24h avec Marion Buchet (E.21)
Diplômée en psychologie et spécialisée dans la gestion du stress, Marion Buchet est l’une des rares femmes pilotes de chasse de l’armée française. À 38 ans, l’aviatrice, inscrite en Trium EMBA à HEC, s’ouvre à de nouveaux horizons.

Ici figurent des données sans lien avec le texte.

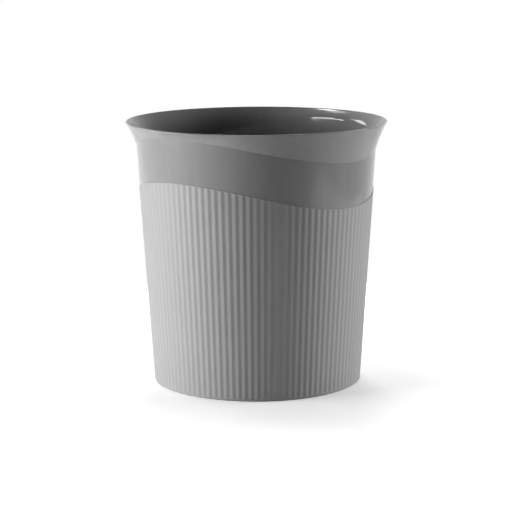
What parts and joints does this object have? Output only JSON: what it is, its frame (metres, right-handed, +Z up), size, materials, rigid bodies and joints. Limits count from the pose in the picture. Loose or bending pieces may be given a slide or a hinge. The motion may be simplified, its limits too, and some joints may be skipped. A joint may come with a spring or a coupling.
{
  "type": "wastebasket",
  "caption": "Round open office wastebasket with a flared glossy rim over a smooth band, a wavy lip line and a vertically fluted matt wall.",
  "frame": {"origin": "centre of the base, on the surface that the basket stands on", "axes": "+Z up along the basket's axis; -Y towards the front, the side the picture shows; +X to the right"},
  "size_m": [0.283, 0.283, 0.285],
  "materials": {
    "matt_grey": "neutral mid grey, fine matt texture from the mould",
    "gloss_grey": "a neutral grey a shade darker, from a mirror-polished mould surface"
  },
  "bodies": {
    "root": {"fluted_tub": "matt_grey", "gloss_collar": "gloss_grey"}
  },
  "joints": []
}
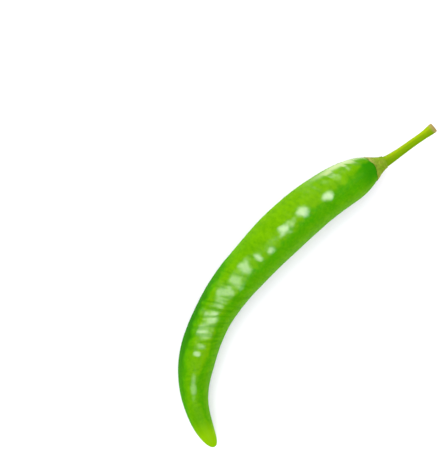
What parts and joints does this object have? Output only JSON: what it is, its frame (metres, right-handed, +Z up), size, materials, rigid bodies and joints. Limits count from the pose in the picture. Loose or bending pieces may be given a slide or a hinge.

Au bout d’une allée entravée de plots en béton et de herses automatiques, plusieurs paires d’yeux nous fixent. Les militaires en faction attendent, interloqués, qu’on leur explique ce que, par un matin gris d’octobre, font ici une photographe armée de Leica et un reporter arborant stylo et carnet à spirale… « Vous avez rendez-vous ? », s’enquiert la voix dans l’hygiaphone. Bienvenue sur la base aérienne 705 de Tours ! Oui, nous avons rendez-vous. Et pas avec n’importe qui. La capitaine Marion Buchet, 38 ans, pilote de chasse. Autant dire un oiseau rare dans le ciel de l’armée française.
9h, l’autre monde
Marion Buchet vient de rentrer du désert koweïtien où, sous un soleil de plomb et par une température moyenne de 51 °C, elle a participé à une mission internationale. C’est ici, sous les latitudes tempérées de la Touraine, qu’elle s’est posée, comme à chaque fois qu’elle n’est pas en opération extérieure (opex). Après trois mois loin de chez elle, elle a retrouvé sa fille, Juliette, 9 ans, et repris le cours normal de sa vie. « Retour à mon quotidien de militaire et de maman, rien de bien spécial à raconter », s’était-elle défendue dès le premier contact téléphonique, surprise qu’on s’intéresse à elle. « On ne passe pas notre temps à faire des loopings, vous savez », précisait-elle encore, des fois qu’on imagine atterrir dans un remake de Top Gun. Le décor, déjà, n’a rien à voir avec la Californie du blockbuster. Pas un seul palmier. Et, en fait de Pacifique, les méandres de la Loire.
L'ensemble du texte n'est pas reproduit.